Task to complete => What is to be transcribed is the run of lines opening with the one that has "attach(obj, body)" and closing with the one that has "return place, flat.outputs[0]", and only that run, exactly.

* * *

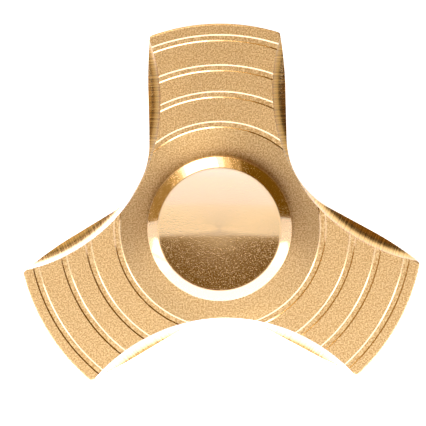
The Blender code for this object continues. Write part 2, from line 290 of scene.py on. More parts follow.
def below(outline):
    """The outline turned over the mid-plane."""
    return [(r, -z) for r, z in reversed(outline)]


def verts_of(geometry):
    return [g for g in geometry if isinstance(g, bmesh.types.BMVert)]


def sweep(bm, vert, centre, turn, steps):
    """Draws an arc of edges from vert round centre, and returns its last vertex."""
    made = bmesh.ops.spin(
        bm, geom=[vert], cent=(*centre, 0.0), axis=(0, 0, 1), angle=turn, steps=steps, use_duplicate=False,
    )
    return verts_of(made["geom_last"])[0]


def make_object(name, bm, material):
    mesh = bpy.data.meshes.new(name)
    bm.to_mesh(mesh)
    bm.free()
    mesh.materials.append(material)
    mesh.shade_smooth()
    mesh.set_sharp_from_angle(angle=SHARP)
    obj = bpy.data.objects.new(name, mesh)
    bpy.context.scene.collection.objects.link(obj)
    return obj


def cut(target, cutter):
    """Takes the cutter out of the target. The cut faces keep the cutter's material."""
    modifier = target.modifiers.new("cut", "BOOLEAN")
    modifier.operation = "DIFFERENCE"
    modifier.material_mode = "TRANSFER"
    modifier.object = cutter
    bpy.context.view_layer.update()
    graph = bpy.context.evaluated_depsgraph_get()
    mesh = bpy.data.meshes.new_from_object(target.evaluated_get(graph))
    target.modifiers.clear()
    target.data = mesh
    bpy.data.objects.remove(cutter)


def stand_for(obj, node, body):
    """The piece takes the place of a frame node and moves with its body."""
    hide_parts(node)
    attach(obj, body)


# Materials


def add_node(tree, kind, settings=None, inputs=None):
    """Adds a node, sets its properties, and sets or links its inputs."""
    made = tree.nodes.new(kind)
    for name, value in (settings or {}).items():
        setattr(made, name, value)
    for socket, value in (inputs or {}).items():
        if isinstance(value, bpy.types.NodeSocket):
            tree.links.new(value, made.inputs[socket])
        else:
            made.inputs[socket].default_value = value
    return made


def new_material(name, settings):
    """A named material, its tree and its shader, whose constant inputs are set from settings."""
    made = bpy.data.materials.get(name)
    if made:
        return made, None, None
    made = bpy.data.materials.new(name)
    made.use_nodes = True
    shader = made.node_tree.nodes["Principled BSDF"]
    for socket, value in settings.items():
        shader.inputs[socket].default_value = value
    return made, made.node_tree, shader


def across_axis(tree):
    """Object coordinates with the height taken out."""
    place = add_node(tree, "ShaderNodeTexCoord").outputs["Object"]
    flat = add_node(tree, "ShaderNodeVectorMath", {"operation": "MULTIPLY"}, {0: place, 1: (1, 1, 0)})
    return place, flat.outputs[0]


def stripes(tree, distance, spacing, detail):
    """Noise along one direction, in stripes about that far apart."""
    steps = add_node(tree, "ShaderNodeMath", {"operation": "MULTIPLY"}, {0: distance, 1: 1 / spacing})
    return add_node(
        tree, "ShaderNodeTexNoise", {"noise_dimensions": "1D"},
        {"W": steps.outputs[0], "Scale": 1.0, "Detail": detail},
    ).outputs[0]


def lathe_marks(tree, spacing):
    """Brightness of fine rings left by the lathe: noise that depends only on the radius."""
    place, flat = across_axis(tree)
    radius = add_node(tree, "ShaderNodeVectorMath", {"operation": "LENGTH"}, {0: flat}).outputs["Value"]
    return place, flat, stripes(tree, radius, spacing, 2.0)


def outward(tree, flat):
    """Direction away from the spin axis, which is the way light spreads on a turned face."""
    unit = add_node(tree, "ShaderNodeVectorMath", {"operation": "NORMALIZE"}, {0: flat}).outputs[0]
    settings = {"vector_type": "VECTOR", "convert_from": "OBJECT", "convert_to": "WORLD"}
    return add_node(tree, "ShaderNodeVectorTransform", settings, {0: unit}).outputs[0]


def grains(tree, place, size, detail=2.0):
    """Three-dimensional noise whose grains are about that size."""
    return add_node(
        tree, "ShaderNodeTexNoise", {},
        {"Vector": place, "Scale": 0.6 / size, "Detail": detail, "Roughness": 0.6},
    ).outputs[0]


def spread(tree, value, low_end, high_end, start=0.3, end=0.7):
    """Maps noise, which lies mostly between 0.3 and 0.7, to a range."""
    return add_node(
        tree, "ShaderNodeMapRange", {},
        {"Value": value, "From Min": start, "From Max": end, "To Min": low_end, "To Max": high_end},
    ).outputs[0]


def bumped(tree, height, depth, before=None):
    """Normals of a surface with that relief, on top of the relief before it."""
    inputs = {"Height": height, "Strength": 1.0, "Distance": depth}
    if before:
        inputs["Normal"] = before
    return add_node(tree, "ShaderNodeBump", {}, inputs).outputs[0]


def darker(tone, share):
    return tuple(share * c for c in tone)


def tinted(tree, shader, noise, first, second):
    """Colours the shader from first, where the noise is low, to second, where it is high."""
    inputs = {0: spread(tree, noise, 0.0, 1.0), 6: (*first, 1), 7: (*second, 1)}
    ramp = add_node(tree, "ShaderNodeMix", {"data_type": "RGBA"}, inputs)
    tree.links.new(ramp.outputs[2], shader.inputs["Base Color"])


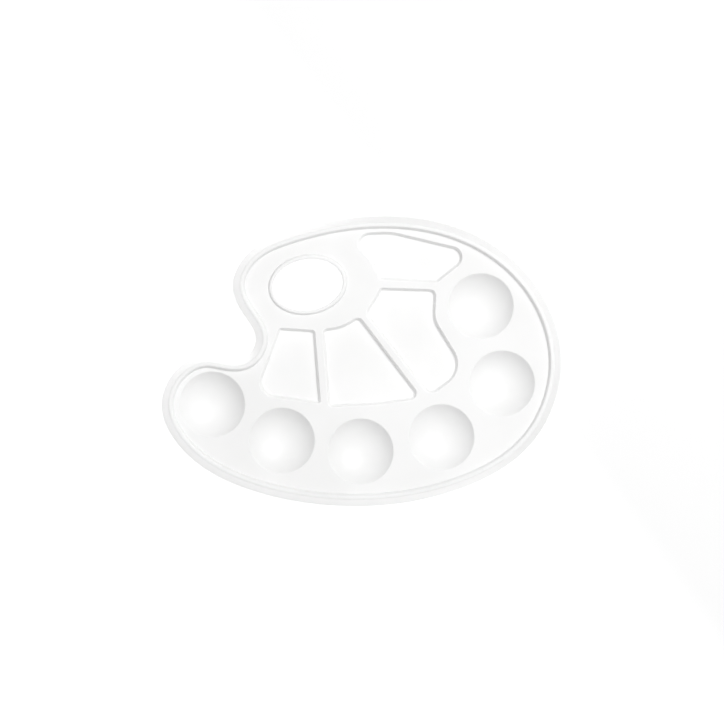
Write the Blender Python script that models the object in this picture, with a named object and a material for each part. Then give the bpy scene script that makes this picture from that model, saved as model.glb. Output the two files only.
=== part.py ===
"""Ten-well mixing palette: a white plastic tray with a rolled rim, +Z up.

It rests on Z = 0, on the lower edge of its skirt and on the feet of its six paint wells. The
origin is under the middle of the outline's box. +X runs along the palette towards its broad end,
and +Y across it, towards the side with the thumb hole. Its regions are one rigid moulding: each
is a closed solid of its own, and a hairline gap keeps it clear of its neighbours.
"""

import math

import bmesh
import bpy
import numpy as np

# Lengths below are in millimetres; MM turns them into the mesh's metres.
MM = 0.001

# Heights above the table, and the moulding's thickness.
HEIGHT = 13.0
DECK = 10.4
WALL = 1.4
UNDER = DECK - WALL
COLLAR_TOP = DECK + 1.5
GAP = 0.3

# The skirt's lower edge, counter-clockwise from the broad end: a smooth closed curve runs
# through these points. The four near (-66, 3) shape the finger notch.
OUTLINE = (
    (115.0, 1.0), (101.0, 42.5), (66.0, 72.2), (12.0, 83.6), (-42.0, 74.4), (-67.0, 60.6),
    (-74.2, 44.0), (-68.0, 27.0), (-61.0, 12.0), (-66.4, 3.0), (-77.0, 1.9), (-88.5, 3.6),
    (-104.0, -2.4), (-115.0, -25.0), (-104.0, -49.8), (-62.0, -74.8), (-4.0, -83.6),
    (56.0, -73.9), (98.0, -47.5),
)
OUTLINE_STEPS = 4

# The rim's closed section, as distances inside the outline and heights. It climbs the sloping
# skirt, rolls over the crest, drops to the deck and comes back under the roll.
RIM_WIDTH = 7.7
RIM_SECTION = (
    (0.0, 0.0), (3.2, HEIGHT - 1.4), (3.9, HEIGHT - 0.2), (4.9, HEIGHT), (6.0, HEIGHT - 0.4),
    (7.1, DECK + 0.4), (7.6, DECK), (RIM_WIDTH, DECK), (RIM_WIDTH, UNDER), (6.7, UNDER),
    (5.5, HEIGHT - 1.8), (1.5, 0.0),
)

# Round paint wells, in order round the edge: a spherical hollow in a thin shell on a flat foot.
WELL_CENTRES = (
    (-85.6, -24.9), (-45.6, -45.6), (-0.4, -51.8), (46.0, -43.6), (80.8, -12.8), (68.6, 31.6),
)
WELL_RADIUS = 18.8
WELL_DEPTH = 9.0
WELL_LIP = 0.5
FOOT_RADIUS = 6.0
WELL_SIDES = 26
WELL_RINGS = 4

# Flat mixing pans: each upper edge's corners and their radii, counter-clockwise.
PANS = (
    ((-47.3, 19.4, 2.5), (-62.0, -19.5, 9.5), (-23.0, -24.9, 2.0), (-26.4, 18.0, 2.5)),
    ((-22.5, 18.4, 3.0), (-19.0, -26.6, 3.0), (10.0, -25.3, 60.0), (35.2, -21.4, 4.0),
     (-1.0, 26.2, 4.0), (-11.5, 20.2, 24.0)),
    ((10.9, 42.4, 2.5), (2.0, 27.2, 5.0), (39.4, -20.6, 6.0), (60.3, -5.2, 14.0),
     (42.4, 24.0, 15.0), (43.2, 41.4, 4.0)),
    ((-1.9, 73.6, 6.5), (-1.9, 65.0, 3.0), (5.6, 57.4, 8.0), (10.2, 46.6, 2.5),
     (43.6, 44.8, 3.0), (66.0, 62.9, 6.5), (17.0, 74.6, 35.0)),
)
# A pan's section, as distances outside its upper edge and heights: from the floor up the wall to
# the deck, and back down below it.
PAN_DEPTH = 3.0
PAN_LIP = 0.5
PAN_SECTION = (
    (-1.7, DECK - PAN_DEPTH), (-1.2, DECK - PAN_DEPTH + 0.4), (-0.3, DECK - 0.5), (0.2, DECK),
    (PAN_LIP, DECK), (PAN_LIP, UNDER), (0.3, UNDER - 0.8), (-0.3, UNDER - PAN_DEPTH),
)
ARC_STEP = math.radians(24.0)

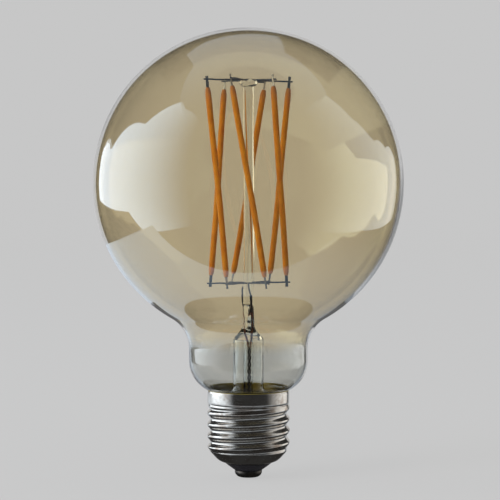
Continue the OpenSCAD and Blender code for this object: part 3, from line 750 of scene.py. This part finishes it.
def makeCapSheet():
    # rolled sheet: outer and inner face as one closed grid of heights by angles
    around = 200
    z = np.concatenate([np.linspace(cap["threadLowZ"], cap["threadTopZ"], 130),
                        np.linspace(cap["threadTopZ"], cap["rimZ"], 34)[1:]])
    a = np.linspace(0, 2 * np.pi, around, endpoint=False)[None, :]
    outer = capRadius(z[:, None], a)
    turnIn = np.array([[cap["skirtR"], cap["threadLowZ"]], cap["waist"], cap["lip"]])
    skirt = smoothPath(np.column_stack([turnIn, np.zeros(3)]), 16)[::-1, :2][:-1]
    radius = np.vstack([np.repeat(skirt[:, :1], around, axis=1), outer])
    height = np.concatenate([skirt[:, 1], z])
    rim = np.array([0.35, 0.75, 1.0])[:, None] * cap["sheet"]
    inner = radius[::-1] - cap["sheet"]
    radius = np.vstack([radius, radius[-1:] - rim * 0.5, inner])
    height = np.concatenate([height, [cap["rimZ"]] * 3, height[::-1]])
    tall = np.repeat(height[:, None], around, axis=1)
    points = np.stack([radius * np.cos(a), radius * np.sin(a), tall], -1).reshape(-1, 3)
    placed("cap_sheet", [(points, gridFaces(len(radius), around, wrapRows=True), [])],
           capFinish(), "cap_metal", "cap_shell", crease=60)


def blackGlassFinish():
    # fused black glass: two near blacks in slow swirls
    f = Finish("blackGlass")
    swirl = f.noise(320, 3.0)
    return f.shown(f.surface({"Base Color": f.blended(swirl, (0.012, 0.012, 0.014), (0.030, 0.028, 0.034)),
                              "Roughness": f.spread(swirl, 0.10, 0.24), "Coat Weight": 0.4,
                              "Normal": f.bump(swirl, 0.3, 0.05 * mm)}))


def makeInsulator():
    contactR, contactTop = cap["contactR"], cap["contactTopZ"]
    insulator = np.vstack([
        [[0.6 * mm, contactTop]], [[contactR - 0.1 * mm, contactTop]],
        smoothPath([[contactR, contactTop + 0.02 * mm, 0], [5.6 * mm, 3.15 * mm, 0],
                    [7.0 * mm, 4.2 * mm, 0], [7.4 * mm, 4.62 * mm, 0]], 16)[:, :2],
        [[7.35 * mm, 4.88 * mm], [9.4 * mm, 5.85 * mm], [9.4 * mm, 6.8 * mm], [0.6 * mm, 6.9 * mm]],
    ])
    placed("insulator_glass", [turned(insulator, 96)], blackGlassFinish(), "black_glass", "cap_insulator")


def makeContact():
    # the solder contact's near-black colour is painted shade, standing in for the dark reflection that the
    # solder shows
    solder = wireFinish("shadedContactPlate", (0.10, 0.095, 0.09), (0.22, 0.19, 0.16), 0.42)
    contactR, contactTop, bendR = cap["contactR"], cap["contactTopZ"], cap["contactBendR"]
    contact = np.vstack([
        [[0, 0.0]], [[1.2 * mm, 0.0]], [[2.4 * mm, 0.01 * mm]],
        arc((contactR - bendR, bendR), bendR, -88, 0, 18),
        [[contactR - 0.02 * mm, contactTop - 0.08 * mm], [contactR - 0.15 * mm, contactTop], [0, contactTop]],
    ])
    placed("contact_plate", [turned(contact, 80)], solder, "contact_metal", "centre_contact")


def cementFinish():
    # ochre cement: slow lumps in colour, gritty bump
    f = Finish("capCement")
    grit = f.noise(1500, 4.0, 0.7)
    lumps = f.noise(240, 3.0)
    return f.shown(f.surface({"Base Color": f.blended(lumps, (0.72, 0.60, 0.13), (0.36, 0.29, 0.06)),
                              "Roughness": 0.6, "Normal": f.bump(grit, 0.6, 0.15 * mm)}))


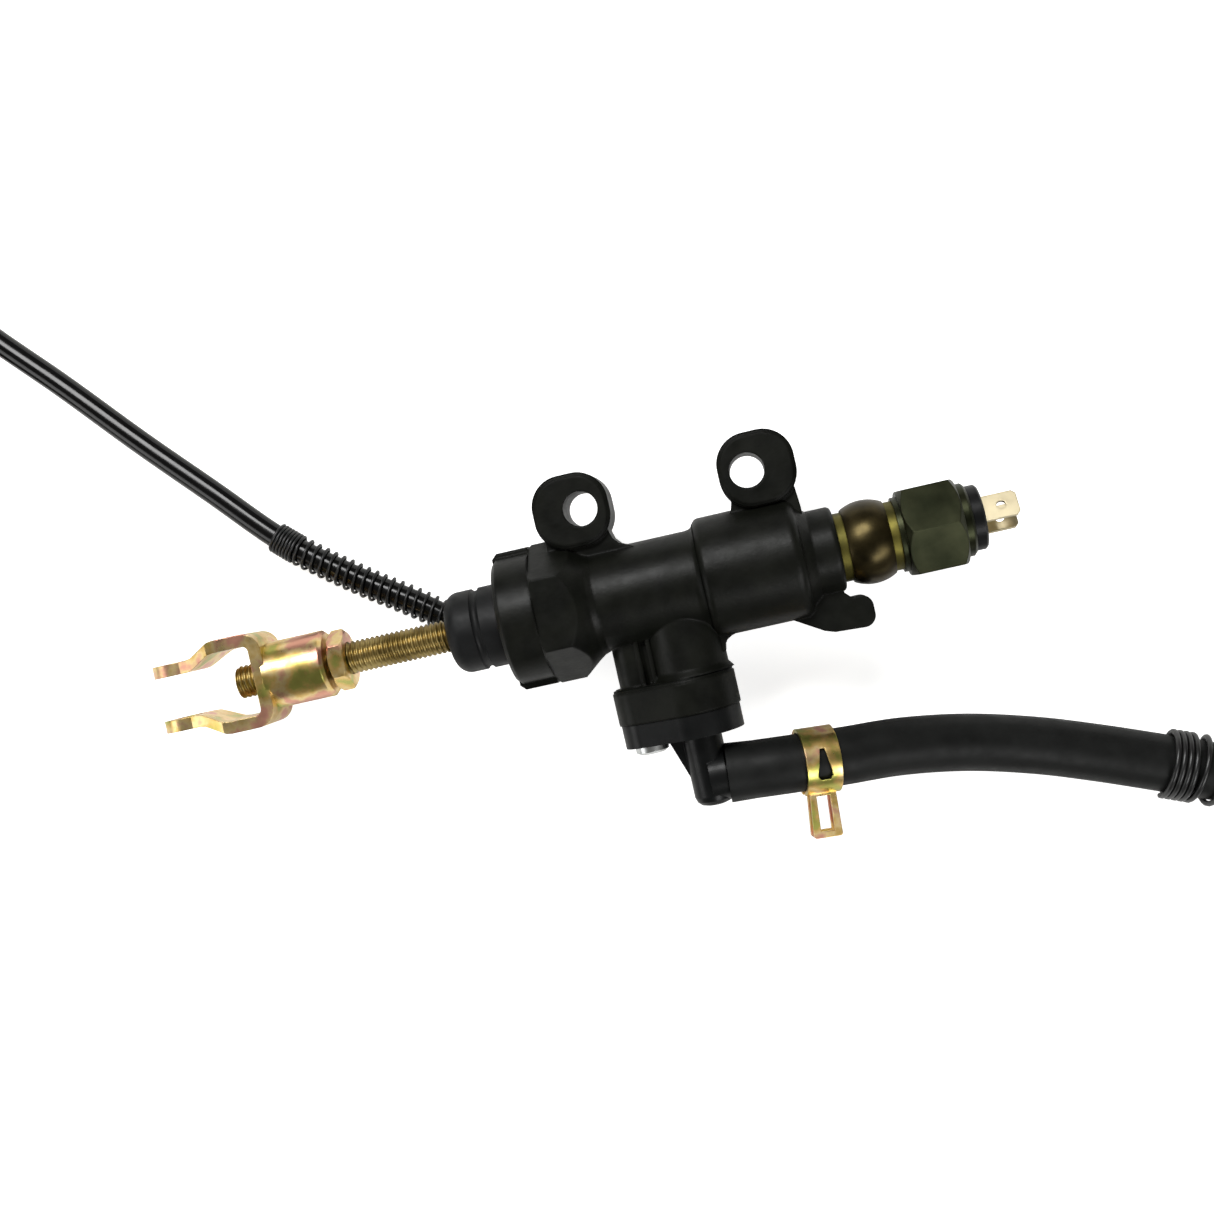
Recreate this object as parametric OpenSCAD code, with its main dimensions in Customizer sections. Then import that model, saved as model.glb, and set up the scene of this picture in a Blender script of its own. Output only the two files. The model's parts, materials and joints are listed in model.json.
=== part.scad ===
// Rear brake master cylinder with its feed hose, pressure hose and brake light switch.
// Millimetres. +X runs along the bore towards the switch, +Y towards the two bolt ears, +Z up
// from the surface that it lies on. The origin is midway between the two bolt holes.

/* [Mounting ears] */
// Distance between the two bolt holes
bolt_spacing = 40; // [36:1:46]
// Diameter of each bolt hole
bolt_hole_d = 8.2; // [6.4:0.1:9]
// Distance from the bore's axis to the line of the bolt holes
bolt_drop = 22.5; // [21:0.5:26]
// Thickness of each ear
ear_t = 14; // [10:1:18]
// Width of each ear along the bore
ear_w = 18.2; // [17:0.2:20]
// Height of each ear's boss
ear_h = 17.6; // [17:0.2:19]
// Radius of an ear's rounded corners
ear_r = 7.4; // [6:0.2:8]
// Distance from a bolt hole outwards to the middle of its ear
ear_shift = 2.3; // [1:0.1:3]

/* [Casting] */
// Diameter of the bore that the piston runs in
bore_d = 12.7; // [11:0.1:14.5]
// Diameter of the head across its corners
head_d = 34; // [31:0.5:38]
// Diameter of the head's round part, between its two ridges
head_round_d = 31; // [28:0.5:32]
// Length of the head's round part
head_round_l = 9; // [7:0.5:12]
// Length of the head's hexagon, as far as its cone
head_hex_l = 7; // [5:0.5:9]
// Length of the cone behind the head's hexagon
head_cone_l = 7; // [5:0.5:8]
// Diameter of the slim part of the barrel
slim_d = 24.2; // [22:0.2:26]
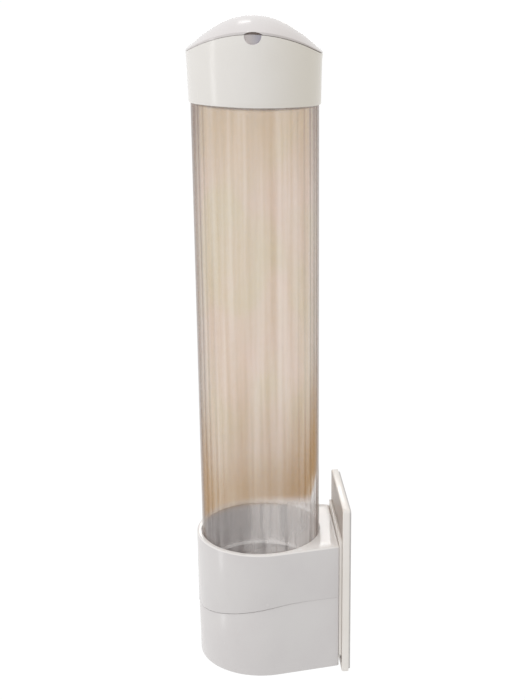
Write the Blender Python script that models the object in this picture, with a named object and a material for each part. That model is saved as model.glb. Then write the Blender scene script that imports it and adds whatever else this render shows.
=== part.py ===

* * *

Correct result =>
    attach(obj, body)


# Materials


def add_node(tree, kind, settings=None, inputs=None):
    """Adds a node, sets its properties, and sets or links its inputs."""
    made = tree.nodes.new(kind)
    for name, value in (settings or {}).items():
        setattr(made, name, value)
    for socket, value in (inputs or {}).items():
        if isinstance(value, bpy.types.NodeSocket):
            tree.links.new(value, made.inputs[socket])
        else:
            made.inputs[socket].default_value = value
    return made


def new_material(name, settings):
    """A named material, its tree and its shader, whose constant inputs are set from settings."""
    made = bpy.data.materials.get(name)
    if made:
        return made, None, None
    made = bpy.data.materials.new(name)
    made.use_nodes = True
    shader = made.node_tree.nodes["Principled BSDF"]
    for socket, value in settings.items():
        shader.inputs[socket].default_value = value
    return made, made.node_tree, shader


def across_axis(tree):
    """Object coordinates with the height taken out."""
    place = add_node(tree, "ShaderNodeTexCoord").outputs["Object"]
    flat = add_node(tree, "ShaderNodeVectorMath", {"operation": "MULTIPLY"}, {0: place, 1: (1, 1, 0)})
    return place, flat.outputs[0]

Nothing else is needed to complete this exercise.